How Parties Prepare for Trial
The second stage of the court case is called the “discovery” stage. During this part, both sides collect and exchange information about the case, and prepare for trial. This usually includes both gathering evidence to prove the facts each side is presenting, and researching substantive law to clarify the legal issues involved.
There is a dispute because people have different understandings of what happened, and why. A judge or jury starts by knowing nothing about the case. During a trial, each side will tell their version of the story and give evidence to prove that their version is right. Some of this gathering of evidence can be done informally, and some of it may need to be done quite formally, following rules of legal procedure.
During this stage, two main questions should be asked:
- What evidence can I find to back up my claims?
- How can I best present my evidence to a judge or jury to convince them that I should win the case?
Informal investigation includes all information-gathering that a party can do on their own, working with cooperative people or organizations both before and after a lawsuit is filed. This could include:
- Conducting interviews with eyewitnesses
- Gathering documents from public agencies, police officers, doctors, etc.
- Taking photographs of pertinent objects or places
- Finding out about the other party’s insurance coverage
NOTE: Some of this information may not be permitted for use in a court trial. There are a lot of “rules of evidence.” However, more information is better than less, and some information may be very useful to negotiate a settlement before the trail.

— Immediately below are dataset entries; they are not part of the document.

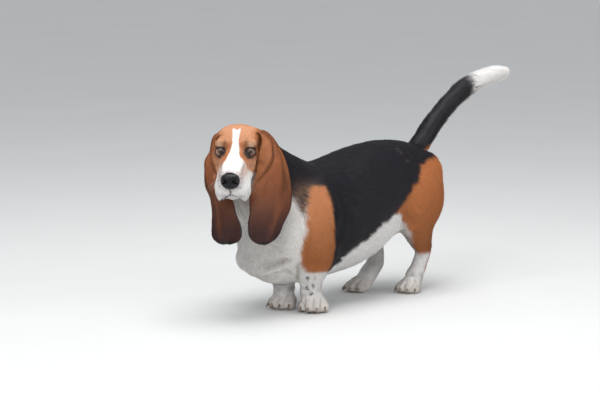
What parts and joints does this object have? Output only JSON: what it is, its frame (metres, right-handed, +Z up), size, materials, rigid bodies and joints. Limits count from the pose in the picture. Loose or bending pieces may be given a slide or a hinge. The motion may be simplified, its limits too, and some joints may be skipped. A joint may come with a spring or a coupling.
{
  "type": "basset hound model",
  "caption": "Life-size still model of a standing long-bodied, short-legged hound with hanging ears, head turned to its left and tail raised; rests on the floor on flat soles.",
  "frame": {"origin": "bottom centre of the bounding box, on the floor between the paws", "axes": "+Z up from the floor; the dog's chest and nose point towards -Y, its tail towards +Y, and its left side is +X"},
  "size_m": [0.274, 1.0874, 0.527],
  "materials": {
    "coat": "short dense hair, black saddle, tan head and thighs, white chest, feet and tail tip",
    "ear": "soft short hair, chestnut darkening to near black at the lower edge",
    "nose": "moist, finely pebbled black skin",
    "eye": "wet, clear over an amber iris"
  },
  "bodies": {
    "root": {"head": "coat", "neck": "coat", "torso": "coat", "tail": "coat", "foreleg_left": "coat", "foreleg_right": "coat", "forepaw_left": "coat", "forepaw_right": "coat", "hindleg_left": "coat", "hindleg_right": "coat", "hindpaw_left": "coat", "hindpaw_right": "coat", "ear_left": "ear", "ear_right": "ear", "nose": "nose", "eye_left": "eye", "eye_right": "eye"}
  },
  "joints": []
}
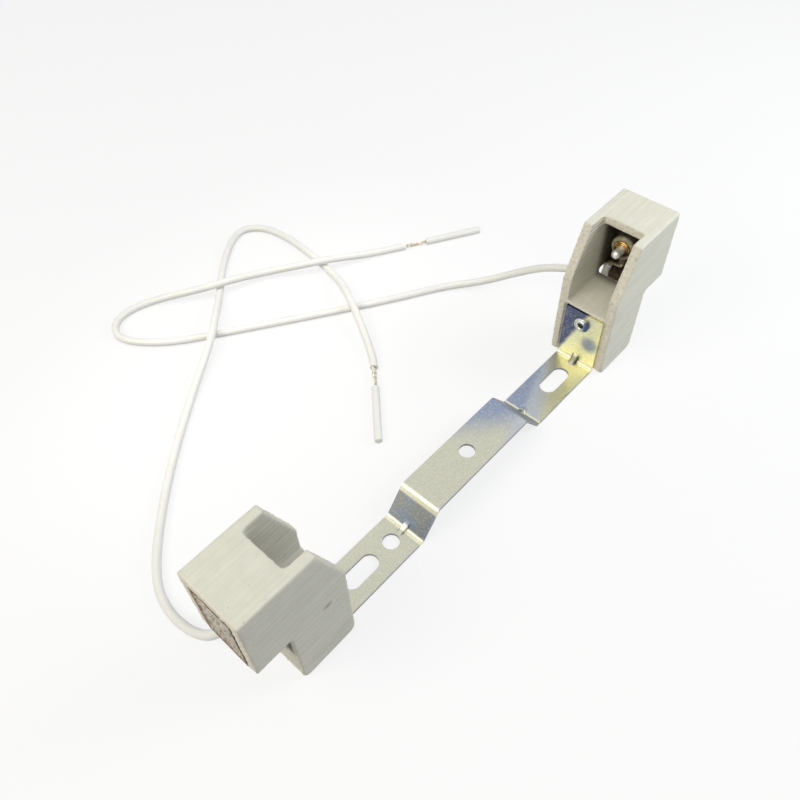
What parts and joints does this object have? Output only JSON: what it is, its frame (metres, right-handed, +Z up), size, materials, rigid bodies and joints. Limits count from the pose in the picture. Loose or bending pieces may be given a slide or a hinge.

Formal “discovery” is a legal process that can be used after a case has been filed. It includes a set of rules by which one party gains information held by the other party.
Some of the formal discovery tools include:
- Interrogatories – written questions directed to the other party that the other party must answer in writing and under oath; and
- Depositions – oral in-person questions that the subject must answer under oath. It may be in the form of a written transcript, a videotape, or both.
- Subpoenaing – requiring the other side to produce books, records or other documents for inspection (a subpoena is a written order issued by a court compelling a person to testify or produce certain physical evidence such as records).
- Asking that a document be submitted for examination to determine if it is genuine.
NOTE: In addition to “rules of evidence” about what information may be presented in court, there are also rules about formal discovery. Depending on the type of case it is, there may be limits to the number of questions that each side can ask, for instance, and how long the discovery stage of the case may go continue. It is important to learn and follow these rules.
As information is gathered during this stage, it is not filed with the court. Rather, it must be shared with the other party in the lawsuit. This is to prevent “trial by ambush,” where one side doesn’t learn of the other side’s evidence or witnesses until the trial, when there’s not time to obtain answering evidence.